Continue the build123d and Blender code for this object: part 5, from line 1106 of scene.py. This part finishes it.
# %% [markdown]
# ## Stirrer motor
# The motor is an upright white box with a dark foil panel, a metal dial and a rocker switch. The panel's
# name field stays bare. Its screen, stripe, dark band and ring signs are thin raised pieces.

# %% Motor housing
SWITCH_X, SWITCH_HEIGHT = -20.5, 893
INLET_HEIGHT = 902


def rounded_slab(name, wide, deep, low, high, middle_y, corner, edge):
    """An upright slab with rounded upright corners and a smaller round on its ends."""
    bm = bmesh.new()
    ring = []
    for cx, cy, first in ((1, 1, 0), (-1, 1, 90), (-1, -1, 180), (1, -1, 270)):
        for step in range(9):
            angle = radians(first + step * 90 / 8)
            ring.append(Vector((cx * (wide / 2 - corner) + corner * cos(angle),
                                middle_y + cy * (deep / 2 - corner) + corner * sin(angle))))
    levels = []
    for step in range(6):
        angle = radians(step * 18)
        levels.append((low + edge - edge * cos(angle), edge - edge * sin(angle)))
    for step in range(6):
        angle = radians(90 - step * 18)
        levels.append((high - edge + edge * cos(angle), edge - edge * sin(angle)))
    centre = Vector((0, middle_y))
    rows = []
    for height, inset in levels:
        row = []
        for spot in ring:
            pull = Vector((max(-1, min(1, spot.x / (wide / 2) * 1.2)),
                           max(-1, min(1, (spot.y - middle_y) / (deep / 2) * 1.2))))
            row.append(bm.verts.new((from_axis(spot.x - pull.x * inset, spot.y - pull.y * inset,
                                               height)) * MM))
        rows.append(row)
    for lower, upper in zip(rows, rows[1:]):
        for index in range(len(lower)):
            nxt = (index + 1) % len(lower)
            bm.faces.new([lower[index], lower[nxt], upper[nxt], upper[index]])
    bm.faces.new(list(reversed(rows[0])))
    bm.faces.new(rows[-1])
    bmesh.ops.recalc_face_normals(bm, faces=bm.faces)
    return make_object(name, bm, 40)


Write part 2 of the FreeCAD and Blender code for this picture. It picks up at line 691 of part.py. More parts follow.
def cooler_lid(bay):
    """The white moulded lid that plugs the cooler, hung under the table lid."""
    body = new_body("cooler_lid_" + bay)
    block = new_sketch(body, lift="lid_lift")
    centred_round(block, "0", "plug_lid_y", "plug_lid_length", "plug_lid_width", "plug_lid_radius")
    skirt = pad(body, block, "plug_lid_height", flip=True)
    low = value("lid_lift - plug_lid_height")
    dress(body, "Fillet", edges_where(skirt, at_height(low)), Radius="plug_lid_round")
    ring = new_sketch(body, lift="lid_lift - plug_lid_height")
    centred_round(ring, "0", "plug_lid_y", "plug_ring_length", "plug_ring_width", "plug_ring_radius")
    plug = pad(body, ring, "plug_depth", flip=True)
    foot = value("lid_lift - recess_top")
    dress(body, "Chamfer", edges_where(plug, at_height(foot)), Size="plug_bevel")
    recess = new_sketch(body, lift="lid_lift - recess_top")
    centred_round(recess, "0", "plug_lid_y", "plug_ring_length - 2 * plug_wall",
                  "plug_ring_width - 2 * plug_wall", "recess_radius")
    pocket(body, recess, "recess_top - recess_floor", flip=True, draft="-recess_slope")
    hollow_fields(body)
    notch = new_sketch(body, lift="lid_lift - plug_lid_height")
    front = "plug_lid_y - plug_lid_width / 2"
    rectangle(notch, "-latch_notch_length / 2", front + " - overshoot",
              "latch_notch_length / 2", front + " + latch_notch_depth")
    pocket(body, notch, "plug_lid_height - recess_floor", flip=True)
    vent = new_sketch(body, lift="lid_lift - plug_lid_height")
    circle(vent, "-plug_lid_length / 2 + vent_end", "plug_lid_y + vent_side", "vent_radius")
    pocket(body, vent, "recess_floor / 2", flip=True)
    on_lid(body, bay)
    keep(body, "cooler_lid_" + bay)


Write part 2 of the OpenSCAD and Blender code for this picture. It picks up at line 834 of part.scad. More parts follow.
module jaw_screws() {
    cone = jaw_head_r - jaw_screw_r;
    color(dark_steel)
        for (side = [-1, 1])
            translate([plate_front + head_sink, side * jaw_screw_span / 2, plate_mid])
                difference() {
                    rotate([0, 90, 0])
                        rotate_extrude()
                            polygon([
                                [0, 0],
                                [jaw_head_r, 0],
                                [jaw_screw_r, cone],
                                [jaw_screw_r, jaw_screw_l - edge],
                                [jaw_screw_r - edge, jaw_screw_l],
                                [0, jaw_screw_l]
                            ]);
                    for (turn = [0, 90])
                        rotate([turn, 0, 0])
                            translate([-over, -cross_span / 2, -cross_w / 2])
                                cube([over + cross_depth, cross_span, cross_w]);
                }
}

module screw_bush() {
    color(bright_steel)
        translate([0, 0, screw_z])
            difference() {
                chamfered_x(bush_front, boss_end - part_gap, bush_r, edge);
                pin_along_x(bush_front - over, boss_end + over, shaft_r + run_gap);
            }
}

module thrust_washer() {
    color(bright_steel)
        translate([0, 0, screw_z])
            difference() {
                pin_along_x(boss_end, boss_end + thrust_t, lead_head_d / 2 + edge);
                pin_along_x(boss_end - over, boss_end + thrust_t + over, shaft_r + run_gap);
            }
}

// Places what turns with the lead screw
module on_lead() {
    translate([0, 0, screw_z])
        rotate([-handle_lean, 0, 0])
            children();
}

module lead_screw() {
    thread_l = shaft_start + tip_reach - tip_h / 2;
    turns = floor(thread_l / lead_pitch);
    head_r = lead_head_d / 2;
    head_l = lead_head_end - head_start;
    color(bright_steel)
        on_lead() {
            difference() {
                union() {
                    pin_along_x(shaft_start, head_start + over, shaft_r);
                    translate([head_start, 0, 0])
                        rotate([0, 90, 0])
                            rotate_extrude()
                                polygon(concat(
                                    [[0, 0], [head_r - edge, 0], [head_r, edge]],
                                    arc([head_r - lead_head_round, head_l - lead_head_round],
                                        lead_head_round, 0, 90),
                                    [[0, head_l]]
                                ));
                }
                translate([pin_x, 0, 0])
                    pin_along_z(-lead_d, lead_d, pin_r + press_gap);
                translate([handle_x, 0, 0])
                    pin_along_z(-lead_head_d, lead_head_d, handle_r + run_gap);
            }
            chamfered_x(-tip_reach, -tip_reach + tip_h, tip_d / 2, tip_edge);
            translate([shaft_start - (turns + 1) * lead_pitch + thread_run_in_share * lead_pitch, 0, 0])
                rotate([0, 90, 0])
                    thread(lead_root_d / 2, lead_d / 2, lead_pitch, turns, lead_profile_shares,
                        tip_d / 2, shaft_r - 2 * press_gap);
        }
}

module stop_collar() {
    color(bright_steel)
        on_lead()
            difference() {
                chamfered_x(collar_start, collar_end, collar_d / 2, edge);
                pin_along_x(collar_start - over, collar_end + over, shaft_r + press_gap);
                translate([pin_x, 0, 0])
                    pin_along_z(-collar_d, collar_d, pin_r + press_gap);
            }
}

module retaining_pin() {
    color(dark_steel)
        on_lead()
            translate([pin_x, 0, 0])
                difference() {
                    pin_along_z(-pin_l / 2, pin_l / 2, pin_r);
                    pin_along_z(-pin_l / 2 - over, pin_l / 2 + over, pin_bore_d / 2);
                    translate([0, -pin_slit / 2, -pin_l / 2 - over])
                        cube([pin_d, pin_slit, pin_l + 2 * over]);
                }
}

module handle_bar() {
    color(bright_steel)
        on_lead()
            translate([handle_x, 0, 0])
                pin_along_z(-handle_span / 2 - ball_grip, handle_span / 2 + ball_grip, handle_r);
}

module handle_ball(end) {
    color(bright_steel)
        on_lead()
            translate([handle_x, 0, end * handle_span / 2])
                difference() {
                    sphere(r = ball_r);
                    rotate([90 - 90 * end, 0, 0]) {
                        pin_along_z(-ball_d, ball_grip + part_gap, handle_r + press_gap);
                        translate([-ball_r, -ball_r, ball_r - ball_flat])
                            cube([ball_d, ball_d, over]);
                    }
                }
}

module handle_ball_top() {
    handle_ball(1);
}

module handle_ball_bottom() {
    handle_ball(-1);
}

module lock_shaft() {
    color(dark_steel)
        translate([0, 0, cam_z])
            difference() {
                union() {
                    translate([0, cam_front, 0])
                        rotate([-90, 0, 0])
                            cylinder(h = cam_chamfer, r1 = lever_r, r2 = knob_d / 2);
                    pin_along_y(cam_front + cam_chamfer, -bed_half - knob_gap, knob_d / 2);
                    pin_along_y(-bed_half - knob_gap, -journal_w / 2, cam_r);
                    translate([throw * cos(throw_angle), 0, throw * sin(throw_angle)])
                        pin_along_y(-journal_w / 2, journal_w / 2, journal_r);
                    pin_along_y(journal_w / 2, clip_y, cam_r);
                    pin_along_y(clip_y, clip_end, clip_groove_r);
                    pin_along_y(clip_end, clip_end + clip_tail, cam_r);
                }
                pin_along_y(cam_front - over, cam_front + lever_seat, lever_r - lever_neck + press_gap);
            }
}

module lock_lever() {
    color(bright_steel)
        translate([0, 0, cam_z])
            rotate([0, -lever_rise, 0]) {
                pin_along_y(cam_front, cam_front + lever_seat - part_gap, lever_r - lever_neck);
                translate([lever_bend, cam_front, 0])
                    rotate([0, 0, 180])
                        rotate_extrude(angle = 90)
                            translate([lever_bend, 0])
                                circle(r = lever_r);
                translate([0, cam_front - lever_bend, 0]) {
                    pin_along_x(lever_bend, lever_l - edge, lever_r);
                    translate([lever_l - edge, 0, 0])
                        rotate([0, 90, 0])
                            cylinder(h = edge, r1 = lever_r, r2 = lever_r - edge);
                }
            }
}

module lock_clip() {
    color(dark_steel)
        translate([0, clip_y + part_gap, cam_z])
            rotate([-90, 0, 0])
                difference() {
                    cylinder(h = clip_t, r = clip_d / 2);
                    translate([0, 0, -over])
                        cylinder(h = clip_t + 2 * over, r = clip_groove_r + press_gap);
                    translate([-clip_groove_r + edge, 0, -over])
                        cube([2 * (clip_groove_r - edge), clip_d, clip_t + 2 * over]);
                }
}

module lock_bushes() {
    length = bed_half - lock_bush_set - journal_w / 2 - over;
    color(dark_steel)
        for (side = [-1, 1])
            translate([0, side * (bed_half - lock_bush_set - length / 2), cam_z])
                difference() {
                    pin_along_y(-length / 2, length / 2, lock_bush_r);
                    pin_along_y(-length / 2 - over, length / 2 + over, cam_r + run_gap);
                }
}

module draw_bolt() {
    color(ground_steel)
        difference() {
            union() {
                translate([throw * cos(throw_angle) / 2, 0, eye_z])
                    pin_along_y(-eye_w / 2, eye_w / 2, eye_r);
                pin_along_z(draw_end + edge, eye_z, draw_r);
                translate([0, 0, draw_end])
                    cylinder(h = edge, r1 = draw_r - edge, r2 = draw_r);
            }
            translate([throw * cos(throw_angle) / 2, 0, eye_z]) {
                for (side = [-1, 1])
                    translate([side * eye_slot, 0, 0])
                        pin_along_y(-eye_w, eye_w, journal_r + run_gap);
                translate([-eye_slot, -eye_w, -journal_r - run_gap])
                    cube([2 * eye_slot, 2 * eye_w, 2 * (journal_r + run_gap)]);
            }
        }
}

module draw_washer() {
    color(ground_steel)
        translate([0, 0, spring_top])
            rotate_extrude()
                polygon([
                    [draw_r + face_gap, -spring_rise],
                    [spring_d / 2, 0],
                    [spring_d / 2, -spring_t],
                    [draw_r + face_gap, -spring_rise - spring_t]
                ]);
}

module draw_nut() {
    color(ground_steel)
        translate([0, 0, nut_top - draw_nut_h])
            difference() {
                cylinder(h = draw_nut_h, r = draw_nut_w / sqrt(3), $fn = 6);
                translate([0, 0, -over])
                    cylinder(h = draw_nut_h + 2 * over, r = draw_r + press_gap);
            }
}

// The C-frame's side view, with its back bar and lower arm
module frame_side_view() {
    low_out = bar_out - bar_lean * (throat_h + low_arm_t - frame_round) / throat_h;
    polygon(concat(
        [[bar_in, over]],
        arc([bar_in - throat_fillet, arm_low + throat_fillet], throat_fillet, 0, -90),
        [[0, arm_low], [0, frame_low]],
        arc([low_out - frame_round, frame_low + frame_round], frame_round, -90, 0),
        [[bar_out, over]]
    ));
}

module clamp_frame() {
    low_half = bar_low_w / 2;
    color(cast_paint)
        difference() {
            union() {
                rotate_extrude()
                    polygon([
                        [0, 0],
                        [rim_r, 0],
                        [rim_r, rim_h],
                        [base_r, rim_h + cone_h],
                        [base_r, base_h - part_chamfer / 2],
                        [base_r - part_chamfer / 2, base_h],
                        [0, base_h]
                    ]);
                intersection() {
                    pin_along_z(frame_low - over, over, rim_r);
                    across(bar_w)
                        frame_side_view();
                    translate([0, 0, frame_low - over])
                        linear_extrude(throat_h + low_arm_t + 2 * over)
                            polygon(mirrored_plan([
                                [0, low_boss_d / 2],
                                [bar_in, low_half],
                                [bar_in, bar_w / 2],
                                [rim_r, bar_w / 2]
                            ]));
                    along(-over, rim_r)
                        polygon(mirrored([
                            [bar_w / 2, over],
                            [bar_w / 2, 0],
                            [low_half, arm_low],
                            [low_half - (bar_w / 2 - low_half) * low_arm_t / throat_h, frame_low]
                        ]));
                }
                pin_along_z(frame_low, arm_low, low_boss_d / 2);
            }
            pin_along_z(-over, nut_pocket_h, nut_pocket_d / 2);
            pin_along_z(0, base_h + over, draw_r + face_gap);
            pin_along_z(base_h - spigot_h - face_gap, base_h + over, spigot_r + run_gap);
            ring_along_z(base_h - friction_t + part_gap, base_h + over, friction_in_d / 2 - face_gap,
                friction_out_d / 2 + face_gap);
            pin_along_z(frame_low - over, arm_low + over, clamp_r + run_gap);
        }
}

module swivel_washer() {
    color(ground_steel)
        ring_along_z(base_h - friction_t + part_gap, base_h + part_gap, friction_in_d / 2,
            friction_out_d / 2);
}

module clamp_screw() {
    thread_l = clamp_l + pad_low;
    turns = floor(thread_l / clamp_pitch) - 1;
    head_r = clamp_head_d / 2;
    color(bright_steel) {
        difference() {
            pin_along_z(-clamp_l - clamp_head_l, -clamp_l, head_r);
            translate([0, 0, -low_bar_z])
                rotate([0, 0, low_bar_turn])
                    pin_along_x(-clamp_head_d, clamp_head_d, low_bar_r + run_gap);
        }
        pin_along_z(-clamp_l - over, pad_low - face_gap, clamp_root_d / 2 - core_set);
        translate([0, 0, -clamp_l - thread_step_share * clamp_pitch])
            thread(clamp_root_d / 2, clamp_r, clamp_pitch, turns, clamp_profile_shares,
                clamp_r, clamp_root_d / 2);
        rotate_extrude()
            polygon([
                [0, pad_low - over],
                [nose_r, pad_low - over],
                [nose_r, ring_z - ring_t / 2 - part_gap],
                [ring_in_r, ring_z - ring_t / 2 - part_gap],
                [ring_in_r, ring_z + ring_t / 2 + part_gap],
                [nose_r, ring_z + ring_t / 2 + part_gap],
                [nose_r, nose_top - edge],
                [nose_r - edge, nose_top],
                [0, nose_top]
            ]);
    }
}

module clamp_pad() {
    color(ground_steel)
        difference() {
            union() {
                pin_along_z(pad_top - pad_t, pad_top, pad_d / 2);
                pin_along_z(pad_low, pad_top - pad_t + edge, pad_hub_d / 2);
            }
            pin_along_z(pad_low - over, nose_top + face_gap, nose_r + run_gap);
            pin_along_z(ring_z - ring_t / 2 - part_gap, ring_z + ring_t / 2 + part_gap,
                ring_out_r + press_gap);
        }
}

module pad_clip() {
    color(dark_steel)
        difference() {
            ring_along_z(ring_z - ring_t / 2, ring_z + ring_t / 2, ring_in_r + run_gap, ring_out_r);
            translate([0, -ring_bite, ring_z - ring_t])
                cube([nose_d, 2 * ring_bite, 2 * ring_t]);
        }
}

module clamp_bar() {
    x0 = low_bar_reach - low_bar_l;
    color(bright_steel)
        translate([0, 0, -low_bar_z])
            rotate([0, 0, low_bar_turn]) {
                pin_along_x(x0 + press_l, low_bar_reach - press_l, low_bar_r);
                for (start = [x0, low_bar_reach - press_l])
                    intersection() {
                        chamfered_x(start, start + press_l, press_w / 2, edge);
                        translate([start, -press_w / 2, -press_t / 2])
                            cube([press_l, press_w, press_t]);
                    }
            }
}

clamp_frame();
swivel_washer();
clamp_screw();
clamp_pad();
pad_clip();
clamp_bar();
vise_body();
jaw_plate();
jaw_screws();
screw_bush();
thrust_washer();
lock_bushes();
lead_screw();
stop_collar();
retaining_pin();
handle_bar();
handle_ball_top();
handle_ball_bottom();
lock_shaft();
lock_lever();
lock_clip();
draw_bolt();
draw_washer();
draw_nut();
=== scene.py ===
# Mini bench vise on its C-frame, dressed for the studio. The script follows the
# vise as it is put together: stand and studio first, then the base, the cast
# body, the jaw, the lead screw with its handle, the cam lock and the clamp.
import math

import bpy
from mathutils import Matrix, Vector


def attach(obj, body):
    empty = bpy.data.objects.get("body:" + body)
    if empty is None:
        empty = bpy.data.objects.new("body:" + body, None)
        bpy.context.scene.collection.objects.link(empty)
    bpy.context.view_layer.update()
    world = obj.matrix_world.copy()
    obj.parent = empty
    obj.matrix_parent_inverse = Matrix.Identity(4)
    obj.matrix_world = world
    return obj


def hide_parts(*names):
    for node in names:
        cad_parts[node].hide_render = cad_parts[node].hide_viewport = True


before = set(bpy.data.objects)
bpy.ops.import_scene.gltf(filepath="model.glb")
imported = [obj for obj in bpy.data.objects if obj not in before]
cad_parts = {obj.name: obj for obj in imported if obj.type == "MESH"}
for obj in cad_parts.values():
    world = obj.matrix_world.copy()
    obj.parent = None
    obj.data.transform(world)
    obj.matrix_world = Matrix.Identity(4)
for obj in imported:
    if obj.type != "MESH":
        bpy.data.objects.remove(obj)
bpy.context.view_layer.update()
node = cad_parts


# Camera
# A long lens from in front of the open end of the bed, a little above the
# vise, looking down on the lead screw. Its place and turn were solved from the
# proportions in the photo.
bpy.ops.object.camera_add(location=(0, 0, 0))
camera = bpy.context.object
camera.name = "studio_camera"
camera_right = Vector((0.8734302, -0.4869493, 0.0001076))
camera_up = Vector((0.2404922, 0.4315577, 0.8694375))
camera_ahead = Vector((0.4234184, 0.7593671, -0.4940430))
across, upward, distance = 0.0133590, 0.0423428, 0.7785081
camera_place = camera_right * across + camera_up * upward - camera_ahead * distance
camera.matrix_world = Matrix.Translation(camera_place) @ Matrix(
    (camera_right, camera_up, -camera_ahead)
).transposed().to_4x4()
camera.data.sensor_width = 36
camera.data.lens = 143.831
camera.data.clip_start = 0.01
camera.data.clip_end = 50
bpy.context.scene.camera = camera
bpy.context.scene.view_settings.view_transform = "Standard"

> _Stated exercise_
Your task is to repeat exactly the lines from the one that contains "clamp_frame();" through the one that contains "obj.parent = empty", with both end lines included.

> _Output below_
clamp_frame();
swivel_washer();
clamp_screw();
clamp_pad();
pad_clip();
clamp_bar();
vise_body();
jaw_plate();
jaw_screws();
screw_bush();
thrust_washer();
lock_bushes();
lead_screw();
stop_collar();
retaining_pin();
handle_bar();
handle_ball_top();
handle_ball_bottom();
lock_shaft();
lock_lever();
lock_clip();
draw_bolt();
draw_washer();
draw_nut();
=== scene.py ===
# Mini bench vise on its C-frame, dressed for the studio. The script follows the
# vise as it is put together: stand and studio first, then the base, the cast
# body, the jaw, the lead screw with its handle, the cam lock and the clamp.
import math

import bpy
from mathutils import Matrix, Vector


def attach(obj, body):
    empty = bpy.data.objects.get("body:" + body)
    if empty is None:
        empty = bpy.data.objects.new("body:" + body, None)
        bpy.context.scene.collection.objects.link(empty)
    bpy.context.view_layer.update()
    world = obj.matrix_world.copy()
    obj.parent = empty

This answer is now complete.